De 1929 à 1955, au sinistre Institut Marini, situé en Suisse Romande, des enfants ont ainsi été brutalisés et violés dans l’indifférence générale. Durant près de 30 ans, ces abus ont été commis par des religieux censés apporter le réconfort et une saine éducation à des enfants, ayant déjà été traumatisés par l’éloignement forcé de leurs parents et familles.

Aujourd’hui, les angles morts sont peut-être d’une autre nature, mais ils n’en sont pas moins responsables d’une grande partie des problèmes sociaux. Des problèmes que les observateurs ont trop tendance à considérer comme de simples accidents de parcours. La problématique des millions d’enfants des banlieues élevés sans repère, dans la précarité, constitue un angle mort, une vraie bombe à retardement, dont les conséquences sont désastreuses. Il ne fait aucun doute que l’on peut désormais tirer un parallèle entre un horizon bouché par les carences affectives, et le développement successif d’une culture nihiliste avec ses dérives extrêmement violentes.

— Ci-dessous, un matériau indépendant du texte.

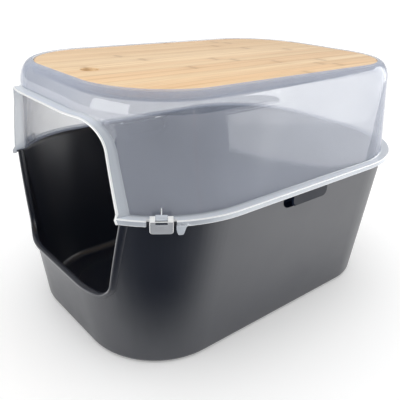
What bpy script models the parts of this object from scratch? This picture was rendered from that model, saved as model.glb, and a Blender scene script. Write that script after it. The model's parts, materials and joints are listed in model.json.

L’aliénation parentale institutionnalisée, à travers la protection sociale de parents représentant un danger pour leurs enfants,  conjointement à la stigmatisation et la mise à l’écart de parents dignes et responsables, est un autre angle mort de nos sociétés dites évoluées, provoquant chez les enfants un rejet des vraies valeurs familiales et une fuite en avant, difficilement contrôlable.

Dans la vie, comme sur la route, pour détecter les angles morts, il est d’abord nécessaire de détecter leur existence.  Il est ensuite important de ne pas circuler avec des œillères et de bien regarder en arrière, ainsi que sur les bas côtés de la route. Parfois un simple regard suffit pour prévenir les accidents. Cela demande bien sûr de ne plus penser à notre objectif immédiat qui se situe devant nous, et de prendre la peine de ralentir et de considérer la réalité sous un autre angle.

En l’occurrence, un angle privilégiant la dignité de la vie. Un angle qui tienne compte de l’existence des autres, et en particulier des êtres les plus vulnérables que sont les enfants, afin que le respect de leurs parents, ainsi que la société toute entière, leur soit dévolu inconditionnellement.